To get around this limitation, researchers made use of SMS gateways, which are online websites that allow users to obtain disposable phone numbers. The researchers used SMS gateways to obtain a large number of disposable phone numbers. Because SMS phishing is now so widespread, they were able to simply wait for those disposable phone numbers to begin receiving phishing attacks.

Using this technique, the researchers monitored 2,011 phone numbers and identified 67,991 phishing messages over the course of 396 days.

Using text analysis, researchers determined those phishing messages could divide into 35,128 unique campaigns – meaning they were using virtually identical content. Further analysis found those campaigns ended up associated with 600 distinct SMS phishing operations.

“For example, if we saw multiple campaigns that were directing targets to click on the same URL, those campaigns were part of the same operation,” Nahapetyan said. “By the same token, if we saw a single campaign that used multiple URLs, we were able to determine that those URLs were part of the same operation.”

Some of the findings were surprising.

For example, the researchers found SMS phishers are using mainstream servers, URL-shortening apps and web infrastructure to support their operations.

‘Normal Infrastructure’
“Most people associate cybercrime with some sort of shady infrastructure,” Nahapetyan said. “But these phishing scam operations are run using the same infrastructure as everyone else.”

The researchers also found some phishers are also setting up their own domains, which they are using to host their own URL-shorteners.

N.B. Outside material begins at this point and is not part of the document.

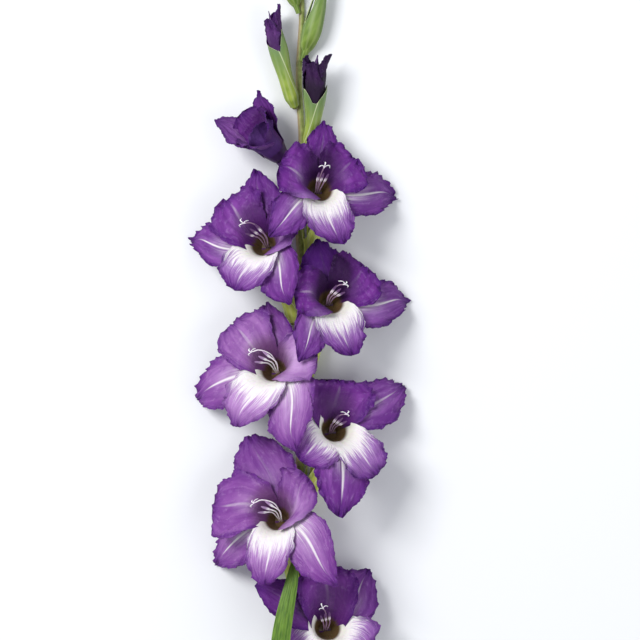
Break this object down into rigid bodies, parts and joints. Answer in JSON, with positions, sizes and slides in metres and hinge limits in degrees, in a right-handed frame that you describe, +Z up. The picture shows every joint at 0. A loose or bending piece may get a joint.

“This raises the possibility that the private URL-shortening services provide some additional protection to phishers, or that this is a service sold to phishers as part of the phishing ecosystem,” Nahapetyan said. “That’s an area for future research.”

The researchers also tested the defenses of telecom services by sending their own (harmless) phishing messages to 10 phone numbers. They did this directly from a privately-owned phone, and again from a bulk messaging service. All of the phishing messages delivered successfully. However, the bulk messaging service then banned the researcher’s account.

The researchers also looked for bulk messaging services that phishers would be able to use repeatedly – and they found them. The services that enabled phishing attacks were not hiding in shadowy corners of the Internet, but advertising openly on public social media platforms, such as LinkedIn.

“Altogether, the findings underscore two things,” Nahapetyan said. “First, we already knew that there was an entire email phishing economy, and this work makes clear that this is true for SMS phishing as well. Someone can come in and buy an entire operation ready to go – the code, the URL, the bulk messaging, everything. And if their site gets shut down, or their messaging service gets banned, they don’t care – they’ll just move on to the next one.

Notes to Themselves
“Second, we found that messages from many phishing operations include what appear to be notes to themselves. For example, a text may end with the words ‘route 7’ or ‘route 9’ or whatever. This suggests that phishers are using SMS gateways to test different routes for delivering phishing messages, in order to determine which routes are most likely to let their message through.”

In at least four instances, the researchers identified these “test messages” – including the URL the phishers were using – before the phishers had fully deployed their web infrastructure at the URL.

“This tells us that the messages were sent before the phishing attacks were launched in earnest,” Nahapetyan said. “That’s important because it suggests that, by monitoring SMS gateways, we may be able to identify some phishing URLs before roll their attacks out on a large scale. That would make those phishing campaigns easier to identify and block before any users share private data.”